Average Tax Refunds Rise Significantly This Season
The average tax refund this season has increased by 11.3% compared to the same period last year, based on IRS filing data leading up to tax day. As of April 17th, the average refund for individual filers stands at $3,275, a sizable jump from last year’s $2,942.
About 140.2 million individual returns have been submitted, although initial estimates suggested around 164 million would file by the April 15th deadline. The IRS usually shares additional updates throughout the filing season, including reminders about October extensions, especially for those affected by natural disasters, who still have time to file.
This season, a number of Americans are finding that their tax refunds are higher, a result of reforms from President Donald Trump’s “Big and Beautiful Bill.” The bill introduced tax cuts for 2025, but the IRS didn’t update the withholding tax tables, meaning that many W-2 workers may end up overpaying on their taxes until the year’s end. Trump had predicted this would be “the biggest tax refund season in history.”

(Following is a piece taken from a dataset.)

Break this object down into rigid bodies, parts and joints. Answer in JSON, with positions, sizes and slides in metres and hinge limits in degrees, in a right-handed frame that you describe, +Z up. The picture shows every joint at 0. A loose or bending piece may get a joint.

In January, the White House estimated that average refunds could rise by over $1,000 compared to the previous year, based on a report from Piper Sandler. However, the actual increase has averaged out to about $350, according to IRS data.
As the upcoming midterm elections approach, Republicans are emphasizing the impact of the tax cuts, particularly as many Americans are feeling financial strain. Both parties are focusing heavily on economic issues.
Who is Benefiting from Trump’s Tax Cuts?
Over 60 million returns this season have claimed one of Trump’s notable tax cuts, which included a new deduction structure. Treasury Secretary Scott Bessent noted that the average tip deduction this season was over $7,000, while overtime pay deductions averaged more than $3,100. Additionally, the average deduction for seniors was reported at more than $7,500.
Filers who itemize their deductions are also seeing benefits from increased federal limits on state and local taxes (SALT). Trump’s legislation raised the SALT cap from $10,000 to $40,000 in 2025.
While the Treasury hasn’t disclosed specific data on SALT claims for this filing season, there are indications that some states, such as California and New Jersey, might see larger refunds due to these deductions, as suggested by Heather Long, chief economist at Navy Federal Credit Union.
During a Tax Day press conference, Bessent urged taxpayers to revise their payroll withholdings in 2026 to accommodate “automatic real wage increases,” though this advice faced criticism from several tax experts on social media.
Around 56% of filers reported some increase in their tax returns this season, according to a survey by the Bipartisan Policy Center, which engaged with 1,200 taxpayers in late March. However, experts remain uncertain if these tax cuts will significantly influence voter sentiment in the midterm elections.